No entraron en acción Podríamos inferir que la creación de tal cuerpo pudo tener un carácter meramente teórico, pues el cambio de alianza de Francia a Reino Unido, en el verano de aquel 1808, implicó que finalmente no fuera necesaria su intervención y nunca entraron en acción. Sin embargo, ha quedado constancia de sus evoluciones durante los ejercicios tácticos que llevaron a cabo. Especialmente fue mencionado el alarde realizado ante el obispo Juan José Díaz de Espada, natural del pueblo alavés de Arroyabe.

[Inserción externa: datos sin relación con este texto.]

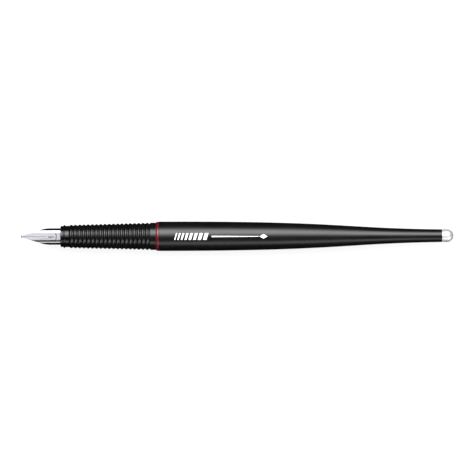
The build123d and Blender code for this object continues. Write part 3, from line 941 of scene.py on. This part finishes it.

La primera compañía fue instruida por Salvador de la Luz y Berrio, del Regimiento de Infantería de Cuba, quien posiblemente tenía un origen navarro. En esta labor fue apoyado por Francisco Layseca que contribuyó de forma muy efectiva al lucimiento de la compañía.

La segunda y la tercera compañías fueron mandadas directamente por José Echarry, que a pesar de no tener experiencia militar alguna, “sorprendió con su disposición [?] como si se tratase del mejor veterano”. En julio de 1808, ya en guerra con Francia, el cuerpo pasó a llamarse Compañías de Urbanos Voluntarios de Fernando VII, y se ocuparon de vigilar los alrededores La Habana. Además, hombres de estas compañías formaron parte del refuerzo de la defensa de Matanzas. Sin embargo, poco tiempo después los Voluntarios fueron reducidos a once compañías, con 85 soldados efectivos cada una. Esta rebaja dio lugar a rumores contra el capitán general, cuya situación era complicada pues su padrastro, el conde de Montarco, natural de Molinar, en Bizkaia, se había pasado al bando afrancesado. Para 1812 Someruelos consideró que debían hacerse cargo las milicias disciplinadas previamente establecidas de las funciones hasta entonces asignadas a las compañías de voluntarios que quedaron disueltas.

La importancia de este caso es que nos ilustra sobre cómo una parte muy significativa de la élite comercial de origen vasco-navarro afincada en Cuba respondió ante las necesidades de la corona española en la isla a principios del siglo XIX, en la seguridad de que con ello defendía sus propios intereses.